Voorzover wettelijke voorschriften of voorwaarden bij de opneming in de archiefbewaarplaats gesteld zich daartegen niet verzetten, is de archivaris bevoegd ten behoeve van derden onderzoek te doen in de archiefbewaarplaats berustende archieven en documentaire verzamelingen. Hij verstrekt daaruit aan een ieder die zulks verzoekt afbeeldingen, afschriften, uittreksels of bewerkingen, die zo nodig door hem worden gecollationeerd en geauthentiseerd.

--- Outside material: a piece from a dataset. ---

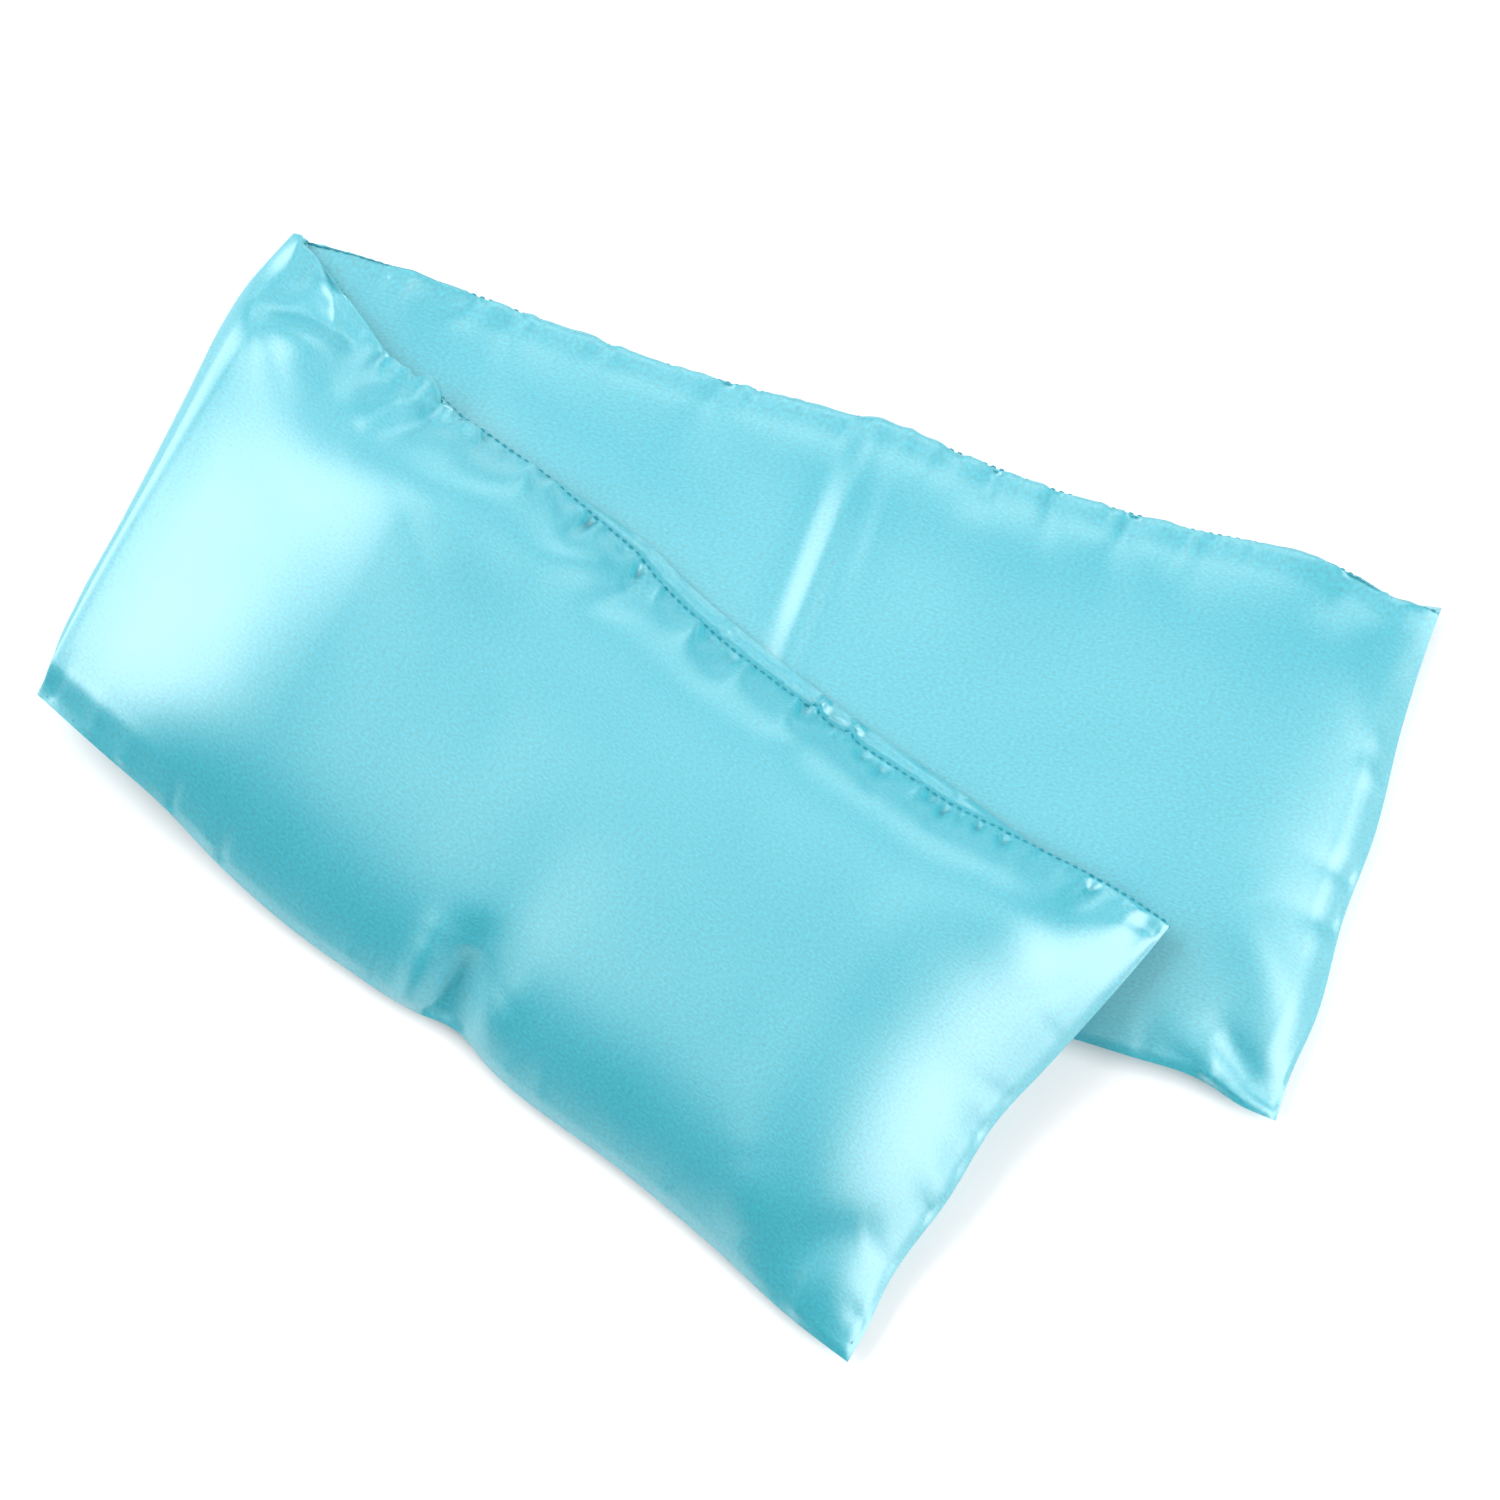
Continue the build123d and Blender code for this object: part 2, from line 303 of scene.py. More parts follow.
ACROSS = spaced(WIDTH, 1.6, 4.2, 20.0) / HALF_WIDTH - 1
STITCHED = int(np.abs(ACROSS - FLANGE).argmin())
ACROSS[STITCHED] = FLANGE
OVERHANG_PLACE = ACROSS[STITCHED - 1]
LOWER_ROWS = spaced(LOWER_LENGTH, 2.0, 4.4, 25.0)[::-1] / LOWER_LENGTH
UPPER_ROWS = spaced(UPPER_LENGTH, 2.0, 4.4, 25.0) / UPPER_LENGTH
TURNS = np.linspace(0, 1, 10)[1:-1]
LOWER_OVERHANG = 2.6
UPPER_OVERHANG = 2.8
UPPER_OVERHANG_FROM = 20.0
UPPER_OVERHANG_TO = 66.0
OVERHANG_WIDTH = 0.028


def overhang(half, share, x, y, reach):
    """The panel bulges out over the topstitched line and hides it from above."""
    edge = np.array(plan_point(half, share, 1.0))
    outward = edge - np.array(plan_point(half, share, 0.8))
    outward /= np.linalg.norm(outward)
    push = reach * np.exp(-(((ACROSS - OVERHANG_PLACE) / OVERHANG_WIDTH) ** 2)) * (ACROSS < FLANGE - 0.001)
    return x + outward[0] * push, y + outward[1] * push


def strip_panel(outer):
    """Points of one satin panel, row by row from the lower half's free end, round the fold,
    to the upper half's free end, with each row's distance along the strip."""
    rows = []
    along = []
    for share in LOWER_ROWS:
        x, y = plan_point(LOWER, share, ACROSS)
        if not outer:
            x, y = overhang(LOWER, share, x, y, LOWER_OVERHANG)
        z = lower_surfaces(share, ACROSS)[0 if outer else 1]
        rows.append(np.stack([x, y, z], 1))
        along.append(share * LOWER_LENGTH + WRAP / 2)
    x, y = plan_point(LOWER, 0.0, ACROSS)
    base = np.stack([x, y, axis_height(x, y)], 1)
    level = np.cross([0, 0, 1.0], AXIS)
    level /= np.linalg.norm(level)
    upright = np.cross(AXIS, level)
    reach = fold_reach(ACROSS) if outer else fold_gap(ACROSS)
    outward = FOLD_OUTWARD(ACROSS * HALF_WIDTH) * (1.0 if outer else 0.1)
    for turn in TURNS:
        angle = pi * turn
        down = -np.cos(angle) * upright * np.sign(upright[2])
        out = np.outer(reach, down) + np.outer(outward, np.sin(angle) * level)
        rows.append(base + out)
        along.append(WRAP / 2 - WRAP * turn)
    for share in UPPER_ROWS:
        x, y = plan_point(UPPER, share, ACROSS)
        if outer:
            place = share * UPPER_LENGTH
            bulge = ease((place - UPPER_OVERHANG_FROM) / 16) * ease((UPPER_OVERHANG_TO - place) / 22)
            x, y = overhang(UPPER, share, x, y, UPPER_OVERHANG * float(bulge))
        z = upper_surfaces(share, ACROSS)[1 if outer else 0]
        rows.append(np.stack([x, y, z], 1))
        along.append(-share * UPPER_LENGTH - WRAP / 2)
    return np.array(rows), np.array(along)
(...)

De kosten verbonden aan de in de artikelen 13 en 14 bedoelde werkzaamheden worden aan de verzoeker in rekening gebracht volgens een door de Gemeenteraad bij verordening vastgesteld tarief. Alvorens de hier bedoelde werkzaamheden een aanvang nemen, wordt de verzoeker van dit tarief op de hoogte gesteld.
De archivaris ziet erop toe, dat het beheer van de archiefbescheiden, welke niet zijn overgebracht naar de archiefbewaarplaats, geschiedt overeenkomstig de bepalingen van de wet en de ter uitvoering daarvan gegeven voorschriften.
De archivaris is bevoegd, onder handhaving van zijn verantwoordelijkheid, ter uitoefening van het hem bij artikel 32, tweede lid, van de wet opgedragen toezicht, zich te doen vervangen door aan hem ondergeschikte ambtenaren die in het bezit zijn van een diploma archivistiek als bedoeld in artikel 22 van de wet.
De beheerders verstrekken aan de archivaris of aan degene die namens hem met het toezicht is belast, alle bescheiden en inlichtingen die voor een goede vervulling van zijn taak noodzakelijk zijn en verlenen alle medewerking om hem volledig inzicht te verschaffen in de verblijfplaats, de ordening en toegankelijkheid van de archiefbescheiden alsmede in de opzet en werking van hulpmiddelen en informatiesystemen, ongeacht hun vorm, waarin archiefbescheiden zijn opgenomen.
De archivaris en degene(n) die hem in de uitoefening van het toezicht vervangen of bijstaan, hebben met inachtneming van de voorschriften ten aanzien van de beveiliging van geheimen, toegang tot de archiefbescheiden die nog niet naar de archiefbewaarplaats zijn overgebracht en tot de ruimten waarin deze zich bevinden.
De archivaris doet van zijn bevindingen bij de uitoefening van het toezicht mededeling aan de beheerders, alsmede, indien hij hiertoe aanleiding vindt, aan Burgemeester en Wethouders. Hij geeft daarbij aan welke voorzieningen naar zijn mening in het belang van een goed beheer moeten worden getroffen.